• DATA SECTION:
● ● ● ● ●
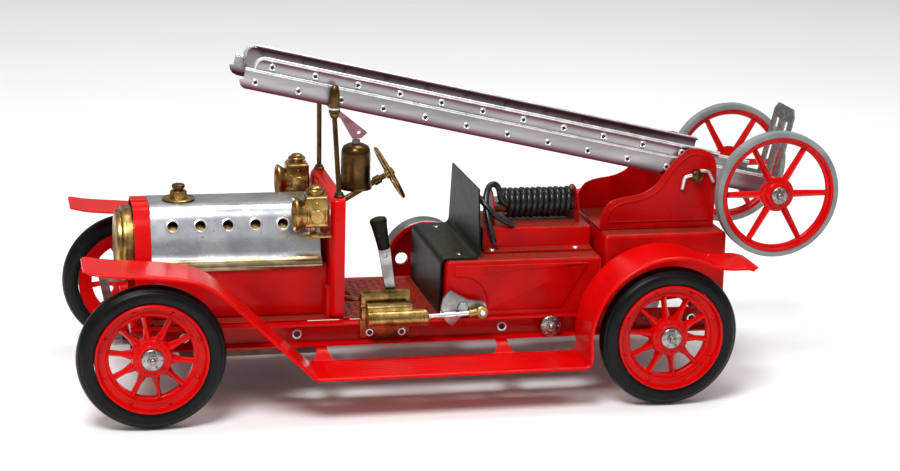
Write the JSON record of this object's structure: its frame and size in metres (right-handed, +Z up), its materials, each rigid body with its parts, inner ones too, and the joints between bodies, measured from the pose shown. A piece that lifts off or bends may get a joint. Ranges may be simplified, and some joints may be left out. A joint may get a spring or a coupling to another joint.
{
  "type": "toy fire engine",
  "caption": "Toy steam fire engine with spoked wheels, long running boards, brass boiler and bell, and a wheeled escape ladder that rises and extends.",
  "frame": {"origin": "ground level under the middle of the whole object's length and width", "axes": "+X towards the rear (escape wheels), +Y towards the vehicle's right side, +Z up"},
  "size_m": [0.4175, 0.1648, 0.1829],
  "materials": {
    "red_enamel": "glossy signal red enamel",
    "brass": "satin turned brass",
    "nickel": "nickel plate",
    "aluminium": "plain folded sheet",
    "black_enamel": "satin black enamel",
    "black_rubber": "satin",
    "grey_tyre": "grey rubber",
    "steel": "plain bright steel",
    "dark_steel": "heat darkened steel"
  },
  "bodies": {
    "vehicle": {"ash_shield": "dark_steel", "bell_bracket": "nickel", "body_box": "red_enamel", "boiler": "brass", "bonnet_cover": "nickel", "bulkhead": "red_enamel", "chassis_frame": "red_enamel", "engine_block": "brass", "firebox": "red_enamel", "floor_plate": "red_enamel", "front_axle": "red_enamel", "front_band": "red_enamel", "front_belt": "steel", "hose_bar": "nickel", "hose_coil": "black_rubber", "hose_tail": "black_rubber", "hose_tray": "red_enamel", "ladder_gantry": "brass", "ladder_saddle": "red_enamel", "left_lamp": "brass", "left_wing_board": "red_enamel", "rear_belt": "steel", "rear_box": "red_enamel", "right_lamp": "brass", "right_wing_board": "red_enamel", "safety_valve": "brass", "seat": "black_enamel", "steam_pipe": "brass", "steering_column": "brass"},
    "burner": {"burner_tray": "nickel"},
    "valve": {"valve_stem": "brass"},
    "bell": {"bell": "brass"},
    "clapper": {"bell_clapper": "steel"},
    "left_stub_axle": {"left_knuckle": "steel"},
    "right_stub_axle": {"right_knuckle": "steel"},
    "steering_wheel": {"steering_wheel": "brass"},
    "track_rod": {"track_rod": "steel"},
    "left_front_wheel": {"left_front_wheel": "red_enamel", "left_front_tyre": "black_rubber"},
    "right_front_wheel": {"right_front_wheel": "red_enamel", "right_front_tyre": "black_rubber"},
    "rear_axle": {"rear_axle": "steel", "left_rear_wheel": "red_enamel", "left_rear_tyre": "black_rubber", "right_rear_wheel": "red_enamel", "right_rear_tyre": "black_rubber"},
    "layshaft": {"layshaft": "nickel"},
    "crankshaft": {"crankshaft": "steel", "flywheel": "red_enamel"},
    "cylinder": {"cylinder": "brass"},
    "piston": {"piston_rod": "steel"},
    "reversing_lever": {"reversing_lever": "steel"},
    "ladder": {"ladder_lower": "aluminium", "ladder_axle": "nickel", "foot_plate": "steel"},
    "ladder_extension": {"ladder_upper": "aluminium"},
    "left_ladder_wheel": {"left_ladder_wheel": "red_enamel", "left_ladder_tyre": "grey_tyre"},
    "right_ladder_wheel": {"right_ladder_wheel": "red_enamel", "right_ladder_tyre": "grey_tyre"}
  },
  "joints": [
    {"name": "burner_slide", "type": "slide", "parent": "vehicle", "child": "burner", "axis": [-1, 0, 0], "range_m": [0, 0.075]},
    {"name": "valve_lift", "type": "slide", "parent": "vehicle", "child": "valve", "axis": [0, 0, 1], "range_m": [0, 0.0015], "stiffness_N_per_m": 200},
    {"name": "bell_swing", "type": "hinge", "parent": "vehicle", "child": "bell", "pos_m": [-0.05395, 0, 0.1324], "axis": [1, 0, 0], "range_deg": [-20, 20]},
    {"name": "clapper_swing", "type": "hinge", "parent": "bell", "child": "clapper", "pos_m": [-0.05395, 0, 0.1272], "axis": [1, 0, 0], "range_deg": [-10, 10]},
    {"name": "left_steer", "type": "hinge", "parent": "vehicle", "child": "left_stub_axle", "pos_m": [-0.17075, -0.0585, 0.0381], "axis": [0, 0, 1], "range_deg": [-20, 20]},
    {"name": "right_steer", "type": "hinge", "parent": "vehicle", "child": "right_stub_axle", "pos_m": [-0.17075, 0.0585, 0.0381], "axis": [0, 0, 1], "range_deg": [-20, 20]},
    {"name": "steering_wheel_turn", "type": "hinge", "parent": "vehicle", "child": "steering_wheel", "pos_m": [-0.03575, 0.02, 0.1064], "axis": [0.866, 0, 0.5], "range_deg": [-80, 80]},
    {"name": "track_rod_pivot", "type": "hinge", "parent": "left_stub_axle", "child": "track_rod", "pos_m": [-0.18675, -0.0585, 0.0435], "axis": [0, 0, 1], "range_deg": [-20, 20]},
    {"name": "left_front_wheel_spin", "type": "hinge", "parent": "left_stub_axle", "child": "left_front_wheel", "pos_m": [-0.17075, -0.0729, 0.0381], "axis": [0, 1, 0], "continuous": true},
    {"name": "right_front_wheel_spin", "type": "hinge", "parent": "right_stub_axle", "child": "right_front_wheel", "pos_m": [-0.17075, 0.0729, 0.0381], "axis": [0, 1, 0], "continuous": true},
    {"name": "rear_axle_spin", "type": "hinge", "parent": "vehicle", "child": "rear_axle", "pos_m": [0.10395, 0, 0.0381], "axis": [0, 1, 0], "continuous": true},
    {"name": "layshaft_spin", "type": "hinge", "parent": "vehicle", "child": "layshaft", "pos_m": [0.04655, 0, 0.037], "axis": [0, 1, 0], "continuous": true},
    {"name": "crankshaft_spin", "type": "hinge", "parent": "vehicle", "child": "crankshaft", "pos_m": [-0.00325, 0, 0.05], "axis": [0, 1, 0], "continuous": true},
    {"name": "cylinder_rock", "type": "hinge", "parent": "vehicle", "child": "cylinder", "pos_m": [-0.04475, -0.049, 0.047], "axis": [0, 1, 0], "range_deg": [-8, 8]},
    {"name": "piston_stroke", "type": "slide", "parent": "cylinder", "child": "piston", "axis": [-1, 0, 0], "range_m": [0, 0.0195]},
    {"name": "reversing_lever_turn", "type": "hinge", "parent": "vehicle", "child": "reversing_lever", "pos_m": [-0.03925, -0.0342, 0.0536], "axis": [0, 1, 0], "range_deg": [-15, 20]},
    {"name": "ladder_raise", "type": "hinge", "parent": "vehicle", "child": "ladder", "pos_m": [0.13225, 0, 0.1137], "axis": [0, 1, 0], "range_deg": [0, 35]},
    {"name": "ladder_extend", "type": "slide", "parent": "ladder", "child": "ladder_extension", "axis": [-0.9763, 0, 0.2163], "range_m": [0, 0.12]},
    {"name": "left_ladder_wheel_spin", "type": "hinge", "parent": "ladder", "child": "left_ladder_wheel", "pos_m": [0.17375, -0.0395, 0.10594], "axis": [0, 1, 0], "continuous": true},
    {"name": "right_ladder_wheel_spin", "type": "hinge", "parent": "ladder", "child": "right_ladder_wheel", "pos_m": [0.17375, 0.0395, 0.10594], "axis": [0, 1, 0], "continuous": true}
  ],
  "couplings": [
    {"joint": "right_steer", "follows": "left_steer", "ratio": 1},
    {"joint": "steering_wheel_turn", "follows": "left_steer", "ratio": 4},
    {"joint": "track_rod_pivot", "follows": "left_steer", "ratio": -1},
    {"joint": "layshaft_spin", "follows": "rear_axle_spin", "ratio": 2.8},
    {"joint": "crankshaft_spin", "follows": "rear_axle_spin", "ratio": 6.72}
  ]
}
● ● ● ● ●
Extract the complete listing verbatim.

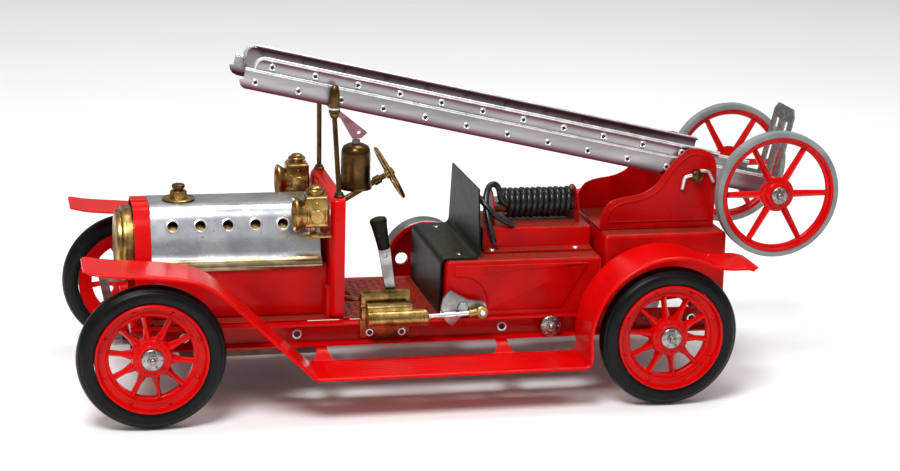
Write the JSON record of this object's structure: its frame and size in metres (right-handed, +Z up), its materials, each rigid body with its parts, inner ones too, and the joints between bodies, measured from the pose shown. A piece that lifts off or bends may get a joint. Ranges may be simplified, and some joints may be left out. A joint may get a spring or a coupling to another joint.
{
  "type": "toy fire engine",
  "caption": "Toy steam fire engine with spoked wheels, long running boards, brass boiler and bell, and a wheeled escape ladder that rises and extends.",
  "frame": {"origin": "ground level under the middle of the whole object's length and width", "axes": "+X towards the rear (escape wheels), +Y towards the vehicle's right side, +Z up"},
  "size_m": [0.4175, 0.1648, 0.1829],
  "materials": {
    "red_enamel": "glossy signal red enamel",
    "brass": "satin turned brass",
    "nickel": "nickel plate",
    "aluminium": "plain folded sheet",
    "black_enamel": "satin black enamel",
    "black_rubber": "satin",
    "grey_tyre": "grey rubber",
    "steel": "plain bright steel",
    "dark_steel": "heat darkened steel"
  },
  "bodies": {
    "vehicle": {"ash_shield": "dark_steel", "bell_bracket": "nickel", "body_box": "red_enamel", "boiler": "brass", "bonnet_cover": "nickel", "bulkhead": "red_enamel", "chassis_frame": "red_enamel", "engine_block": "brass", "firebox": "red_enamel", "floor_plate": "red_enamel", "front_axle": "red_enamel", "front_band": "red_enamel", "front_belt": "steel", "hose_bar": "nickel", "hose_coil": "black_rubber", "hose_tail": "black_rubber", "hose_tray": "red_enamel", "ladder_gantry": "brass", "ladder_saddle": "red_enamel", "left_lamp": "brass", "left_wing_board": "red_enamel", "rear_belt": "steel", "rear_box": "red_enamel", "right_lamp": "brass", "right_wing_board": "red_enamel", "safety_valve": "brass", "seat": "black_enamel", "steam_pipe": "brass", "steering_column": "brass"},
    "burner": {"burner_tray": "nickel"},
    "valve": {"valve_stem": "brass"},
    "bell": {"bell": "brass"},
    "clapper": {"bell_clapper": "steel"},
    "left_stub_axle": {"left_knuckle": "steel"},
    "right_stub_axle": {"right_knuckle": "steel"},
    "steering_wheel": {"steering_wheel": "brass"},
    "track_rod": {"track_rod": "steel"},
    "left_front_wheel": {"left_front_wheel": "red_enamel", "left_front_tyre": "black_rubber"},
    "right_front_wheel": {"right_front_wheel": "red_enamel", "right_front_tyre": "black_rubber"},
    "rear_axle": {"rear_axle": "steel", "left_rear_wheel": "red_enamel", "left_rear_tyre": "black_rubber", "right_rear_wheel": "red_enamel", "right_rear_tyre": "black_rubber"},
    "layshaft": {"layshaft": "nickel"},
    "crankshaft": {"crankshaft": "steel", "flywheel": "red_enamel"},
    "cylinder": {"cylinder": "brass"},
    "piston": {"piston_rod": "steel"},
    "reversing_lever": {"reversing_lever": "steel"},
    "ladder": {"ladder_lower": "aluminium", "ladder_axle": "nickel", "foot_plate": "steel"},
    "ladder_extension": {"ladder_upper": "aluminium"},
    "left_ladder_wheel": {"left_ladder_wheel": "red_enamel", "left_ladder_tyre": "grey_tyre"},
    "right_ladder_wheel": {"right_ladder_wheel": "red_enamel", "right_ladder_tyre": "grey_tyre"}
  },
  "joints": [
    {"name": "burner_slide", "type": "slide", "parent": "vehicle", "child": "burner", "axis": [-1, 0, 0], "range_m": [0, 0.075]},
    {"name": "valve_lift", "type": "slide", "parent": "vehicle", "child": "valve", "axis": [0, 0, 1], "range_m": [0, 0.0015], "stiffness_N_per_m": 200},
    {"name": "bell_swing", "type": "hinge", "parent": "vehicle", "child": "bell", "pos_m": [-0.05395, 0, 0.1324], "axis": [1, 0, 0], "range_deg": [-20, 20]},
    {"name": "clapper_swing", "type": "hinge", "parent": "bell", "child": "clapper", "pos_m": [-0.05395, 0, 0.1272], "axis": [1, 0, 0], "range_deg": [-10, 10]},
    {"name": "left_steer", "type": "hinge", "parent": "vehicle", "child": "left_stub_axle", "pos_m": [-0.17075, -0.0585, 0.0381], "axis": [0, 0, 1], "range_deg": [-20, 20]},
    {"name": "right_steer", "type": "hinge", "parent": "vehicle", "child": "right_stub_axle", "pos_m": [-0.17075, 0.0585, 0.0381], "axis": [0, 0, 1], "range_deg": [-20, 20]},
    {"name": "steering_wheel_turn", "type": "hinge", "parent": "vehicle", "child": "steering_wheel", "pos_m": [-0.03575, 0.02, 0.1064], "axis": [0.866, 0, 0.5], "range_deg": [-80, 80]},
    {"name": "track_rod_pivot", "type": "hinge", "parent": "left_stub_axle", "child": "track_rod", "pos_m": [-0.18675, -0.0585, 0.0435], "axis": [0, 0, 1], "range_deg": [-20, 20]},
    {"name": "left_front_wheel_spin", "type": "hinge", "parent": "left_stub_axle", "child": "left_front_wheel", "pos_m": [-0.17075, -0.0729, 0.0381], "axis": [0, 1, 0], "continuous": true},
    {"name": "right_front_wheel_spin", "type": "hinge", "parent": "right_stub_axle", "child": "right_front_wheel", "pos_m": [-0.17075, 0.0729, 0.0381], "axis": [0, 1, 0], "continuous": true},
    {"name": "rear_axle_spin", "type": "hinge", "parent": "vehicle", "child": "rear_axle", "pos_m": [0.10395, 0, 0.0381], "axis": [0, 1, 0], "continuous": true},
    {"name": "layshaft_spin", "type": "hinge", "parent": "vehicle", "child": "layshaft", "pos_m": [0.04655, 0, 0.037], "axis": [0, 1, 0], "continuous": true},
    {"name": "crankshaft_spin", "type": "hinge", "parent": "vehicle", "child": "crankshaft", "pos_m": [-0.00325, 0, 0.05], "axis": [0, 1, 0], "continuous": true},
    {"name": "cylinder_rock", "type": "hinge", "parent": "vehicle", "child": "cylinder", "pos_m": [-0.04475, -0.049, 0.047], "axis": [0, 1, 0], "range_deg": [-8, 8]},
    {"name": "piston_stroke", "type": "slide", "parent": "cylinder", "child": "piston", "axis": [-1, 0, 0], "range_m": [0, 0.0195]},
    {"name": "reversing_lever_turn", "type": "hinge", "parent": "vehicle", "child": "reversing_lever", "pos_m": [-0.03925, -0.0342, 0.0536], "axis": [0, 1, 0], "range_deg": [-15, 20]},
    {"name": "ladder_raise", "type": "hinge", "parent": "vehicle", "child": "ladder", "pos_m": [0.13225, 0, 0.1137], "axis": [0, 1, 0], "range_deg": [0, 35]},
    {"name": "ladder_extend", "type": "slide", "parent": "ladder", "child": "ladder_extension", "axis": [-0.9763, 0, 0.2163], "range_m": [0, 0.12]},
    {"name": "left_ladder_wheel_spin", "type": "hinge", "parent": "ladder", "child": "left_ladder_wheel", "pos_m": [0.17375, -0.0395, 0.10594], "axis": [0, 1, 0], "continuous": true},
    {"name": "right_ladder_wheel_spin", "type": "hinge", "parent": "ladder", "child": "right_ladder_wheel", "pos_m": [0.17375, 0.0395, 0.10594], "axis": [0, 1, 0], "continuous": true}
  ],
  "couplings": [
    {"joint": "right_steer", "follows": "left_steer", "ratio": 1},
    {"joint": "steering_wheel_turn", "follows": "left_steer", "ratio": 4},
    {"joint": "track_rod_pivot", "follows": "left_steer", "ratio": -1},
    {"joint": "layshaft_spin", "follows": "rear_axle_spin", "ratio": 2.8},
    {"joint": "crankshaft_spin", "follows": "rear_axle_spin", "ratio": 6.72}
  ]
}